* _Data in this exercise_
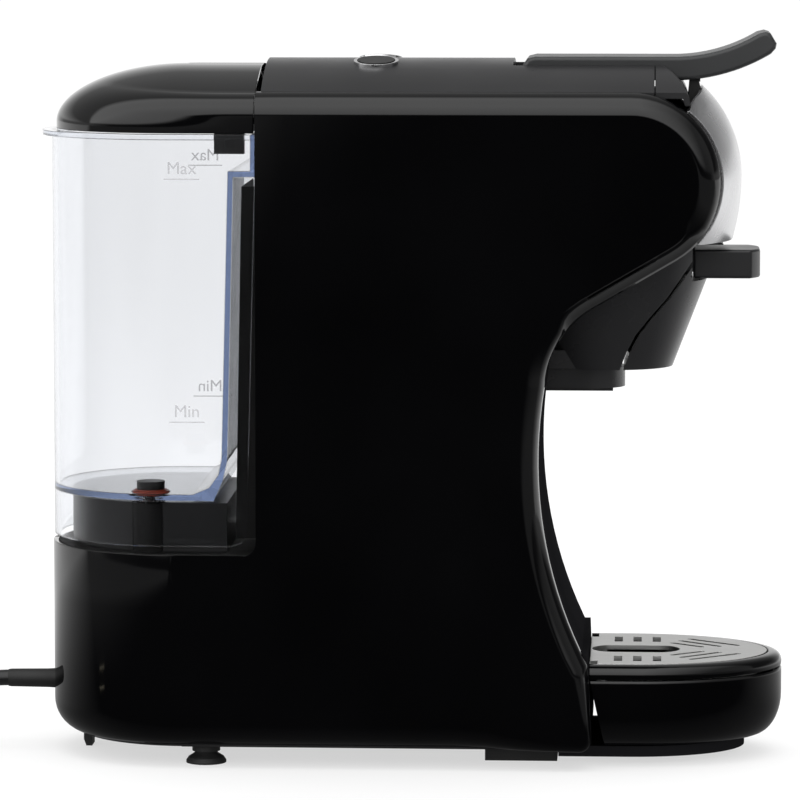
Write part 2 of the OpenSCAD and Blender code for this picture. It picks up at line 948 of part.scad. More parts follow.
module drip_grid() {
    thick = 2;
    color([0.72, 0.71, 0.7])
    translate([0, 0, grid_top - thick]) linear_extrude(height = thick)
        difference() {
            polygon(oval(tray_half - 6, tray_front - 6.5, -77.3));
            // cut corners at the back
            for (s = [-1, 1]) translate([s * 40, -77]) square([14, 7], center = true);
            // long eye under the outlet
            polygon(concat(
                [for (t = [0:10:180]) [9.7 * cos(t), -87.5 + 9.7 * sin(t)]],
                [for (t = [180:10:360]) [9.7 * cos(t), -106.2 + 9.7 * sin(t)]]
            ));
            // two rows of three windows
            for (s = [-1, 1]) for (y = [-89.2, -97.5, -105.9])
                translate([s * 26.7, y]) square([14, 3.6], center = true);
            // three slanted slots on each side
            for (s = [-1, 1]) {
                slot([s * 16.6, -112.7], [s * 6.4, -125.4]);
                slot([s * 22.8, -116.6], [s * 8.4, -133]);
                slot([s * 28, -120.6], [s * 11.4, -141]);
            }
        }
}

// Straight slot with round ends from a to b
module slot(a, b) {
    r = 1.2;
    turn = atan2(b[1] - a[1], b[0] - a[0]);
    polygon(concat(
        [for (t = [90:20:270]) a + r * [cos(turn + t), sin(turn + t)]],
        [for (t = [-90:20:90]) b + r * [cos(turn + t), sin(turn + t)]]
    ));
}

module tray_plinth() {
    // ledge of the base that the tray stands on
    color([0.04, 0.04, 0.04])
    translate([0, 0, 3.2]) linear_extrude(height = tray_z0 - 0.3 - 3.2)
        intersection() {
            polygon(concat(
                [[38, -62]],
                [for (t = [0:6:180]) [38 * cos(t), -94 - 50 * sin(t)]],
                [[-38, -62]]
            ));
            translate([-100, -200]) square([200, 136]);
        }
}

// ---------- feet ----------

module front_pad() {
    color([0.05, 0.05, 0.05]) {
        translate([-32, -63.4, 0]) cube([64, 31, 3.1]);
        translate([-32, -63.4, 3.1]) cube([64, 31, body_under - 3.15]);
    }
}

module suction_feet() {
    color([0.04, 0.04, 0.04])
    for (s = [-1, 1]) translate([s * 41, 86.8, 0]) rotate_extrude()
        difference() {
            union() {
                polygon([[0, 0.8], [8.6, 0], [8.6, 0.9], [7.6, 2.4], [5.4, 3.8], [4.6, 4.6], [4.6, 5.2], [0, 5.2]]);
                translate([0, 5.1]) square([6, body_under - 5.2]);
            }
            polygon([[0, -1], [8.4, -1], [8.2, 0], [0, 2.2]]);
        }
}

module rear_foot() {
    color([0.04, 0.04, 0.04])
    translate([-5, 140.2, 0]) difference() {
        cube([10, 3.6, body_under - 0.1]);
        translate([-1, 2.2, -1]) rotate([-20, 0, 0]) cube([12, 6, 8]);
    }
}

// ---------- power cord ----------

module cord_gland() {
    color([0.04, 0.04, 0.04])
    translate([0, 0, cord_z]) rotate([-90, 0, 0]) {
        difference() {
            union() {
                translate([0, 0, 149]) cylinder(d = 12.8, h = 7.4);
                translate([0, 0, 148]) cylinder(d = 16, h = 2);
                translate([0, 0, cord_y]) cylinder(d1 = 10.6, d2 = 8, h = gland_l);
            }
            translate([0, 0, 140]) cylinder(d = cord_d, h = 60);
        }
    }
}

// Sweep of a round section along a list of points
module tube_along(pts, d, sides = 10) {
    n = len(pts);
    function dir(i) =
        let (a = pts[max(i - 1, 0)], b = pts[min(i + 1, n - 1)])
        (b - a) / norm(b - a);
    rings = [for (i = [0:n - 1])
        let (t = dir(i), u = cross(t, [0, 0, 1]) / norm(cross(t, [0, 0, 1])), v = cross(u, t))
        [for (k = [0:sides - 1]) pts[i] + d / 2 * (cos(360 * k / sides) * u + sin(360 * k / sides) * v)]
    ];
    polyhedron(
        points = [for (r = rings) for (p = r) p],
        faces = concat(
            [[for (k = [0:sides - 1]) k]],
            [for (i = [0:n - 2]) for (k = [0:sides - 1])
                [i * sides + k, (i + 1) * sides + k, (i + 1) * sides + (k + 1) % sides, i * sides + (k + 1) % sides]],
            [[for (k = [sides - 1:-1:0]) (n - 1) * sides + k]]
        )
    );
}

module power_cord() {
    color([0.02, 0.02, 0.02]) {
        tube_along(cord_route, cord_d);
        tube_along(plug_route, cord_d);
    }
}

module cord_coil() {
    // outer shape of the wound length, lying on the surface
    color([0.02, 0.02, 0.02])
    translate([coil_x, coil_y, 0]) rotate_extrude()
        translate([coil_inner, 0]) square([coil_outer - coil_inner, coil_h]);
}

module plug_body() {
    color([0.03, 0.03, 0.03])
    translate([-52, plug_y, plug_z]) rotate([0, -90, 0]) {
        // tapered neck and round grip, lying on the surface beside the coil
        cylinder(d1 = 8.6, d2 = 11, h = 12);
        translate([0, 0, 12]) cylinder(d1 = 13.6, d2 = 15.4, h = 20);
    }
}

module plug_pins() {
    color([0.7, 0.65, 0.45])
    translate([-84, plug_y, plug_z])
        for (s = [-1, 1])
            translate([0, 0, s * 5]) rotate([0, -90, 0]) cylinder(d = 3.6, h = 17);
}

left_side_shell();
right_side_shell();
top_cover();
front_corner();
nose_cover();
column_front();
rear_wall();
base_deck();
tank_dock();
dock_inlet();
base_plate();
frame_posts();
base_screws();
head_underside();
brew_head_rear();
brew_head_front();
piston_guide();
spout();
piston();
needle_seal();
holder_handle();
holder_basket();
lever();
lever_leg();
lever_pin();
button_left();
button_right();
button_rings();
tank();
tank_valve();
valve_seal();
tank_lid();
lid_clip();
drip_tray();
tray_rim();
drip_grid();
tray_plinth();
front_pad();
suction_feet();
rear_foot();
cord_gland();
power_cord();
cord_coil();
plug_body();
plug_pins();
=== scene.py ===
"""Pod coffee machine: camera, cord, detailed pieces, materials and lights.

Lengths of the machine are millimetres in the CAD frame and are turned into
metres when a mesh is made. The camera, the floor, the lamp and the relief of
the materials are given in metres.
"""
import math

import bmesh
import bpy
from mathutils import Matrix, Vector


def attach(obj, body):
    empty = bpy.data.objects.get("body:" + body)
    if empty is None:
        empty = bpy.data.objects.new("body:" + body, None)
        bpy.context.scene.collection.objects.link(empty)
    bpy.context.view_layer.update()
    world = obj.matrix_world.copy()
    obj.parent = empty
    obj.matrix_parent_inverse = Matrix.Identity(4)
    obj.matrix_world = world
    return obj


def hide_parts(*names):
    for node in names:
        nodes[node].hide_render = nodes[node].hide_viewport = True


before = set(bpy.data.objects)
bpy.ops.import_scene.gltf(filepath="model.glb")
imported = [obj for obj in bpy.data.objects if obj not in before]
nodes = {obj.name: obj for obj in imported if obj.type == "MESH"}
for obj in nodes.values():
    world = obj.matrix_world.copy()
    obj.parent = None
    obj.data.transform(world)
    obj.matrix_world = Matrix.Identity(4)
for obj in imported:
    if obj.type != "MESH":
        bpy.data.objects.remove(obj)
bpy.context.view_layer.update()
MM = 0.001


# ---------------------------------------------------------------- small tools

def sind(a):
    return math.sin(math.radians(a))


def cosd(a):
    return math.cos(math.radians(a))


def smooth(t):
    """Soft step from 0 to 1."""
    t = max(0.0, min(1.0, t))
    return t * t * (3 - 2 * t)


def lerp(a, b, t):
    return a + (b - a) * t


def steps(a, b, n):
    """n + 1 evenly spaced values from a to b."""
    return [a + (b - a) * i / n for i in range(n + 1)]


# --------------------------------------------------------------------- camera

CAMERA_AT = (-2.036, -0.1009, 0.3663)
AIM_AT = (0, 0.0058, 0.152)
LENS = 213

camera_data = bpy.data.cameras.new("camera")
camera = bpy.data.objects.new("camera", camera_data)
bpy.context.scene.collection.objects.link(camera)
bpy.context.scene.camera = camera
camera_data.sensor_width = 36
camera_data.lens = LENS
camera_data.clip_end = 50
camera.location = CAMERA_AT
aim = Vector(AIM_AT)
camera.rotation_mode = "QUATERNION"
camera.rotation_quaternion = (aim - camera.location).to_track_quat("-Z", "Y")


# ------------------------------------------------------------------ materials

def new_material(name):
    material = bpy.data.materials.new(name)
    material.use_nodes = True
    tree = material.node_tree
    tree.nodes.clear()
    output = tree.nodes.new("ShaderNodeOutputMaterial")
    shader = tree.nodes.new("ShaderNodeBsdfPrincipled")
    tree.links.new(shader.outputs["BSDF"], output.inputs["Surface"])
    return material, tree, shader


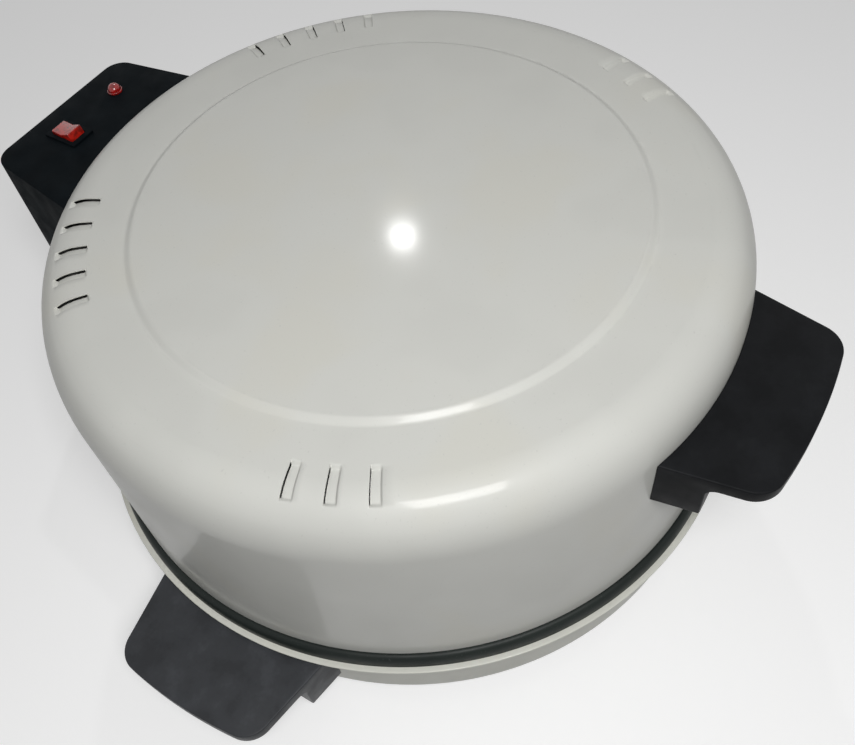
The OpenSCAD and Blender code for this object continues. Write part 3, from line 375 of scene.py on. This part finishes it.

* _Do this_
Transcribe the records above exactly, beginning at the line that contains "left_side_shell();" and ending with the line that contains "for node in", both included, and nothing else.

* _The answer_
left_side_shell();
right_side_shell();
top_cover();
front_corner();
nose_cover();
column_front();
rear_wall();
base_deck();
tank_dock();
dock_inlet();
base_plate();
frame_posts();
base_screws();
head_underside();
brew_head_rear();
brew_head_front();
piston_guide();
spout();
piston();
needle_seal();
holder_handle();
holder_basket();
lever();
lever_leg();
lever_pin();
button_left();
button_right();
button_rings();
tank();
tank_valve();
valve_seal();
tank_lid();
lid_clip();
drip_tray();
tray_rim();
drip_grid();
tray_plinth();
front_pad();
suction_feet();
rear_foot();
cord_gland();
power_cord();
cord_coil();
plug_body();
plug_pins();
=== scene.py ===
"""Pod coffee machine: camera, cord, detailed pieces, materials and lights.

Lengths of the machine are millimetres in the CAD frame and are turned into
metres when a mesh is made. The camera, the floor, the lamp and the relief of
the materials are given in metres.
"""
import math

import bmesh
import bpy
from mathutils import Matrix, Vector


def attach(obj, body):
    empty = bpy.data.objects.get("body:" + body)
    if empty is None:
        empty = bpy.data.objects.new("body:" + body, None)
        bpy.context.scene.collection.objects.link(empty)
    bpy.context.view_layer.update()
    world = obj.matrix_world.copy()
    obj.parent = empty
    obj.matrix_parent_inverse = Matrix.Identity(4)
    obj.matrix_world = world
    return obj


def hide_parts(*names):
    for node in names:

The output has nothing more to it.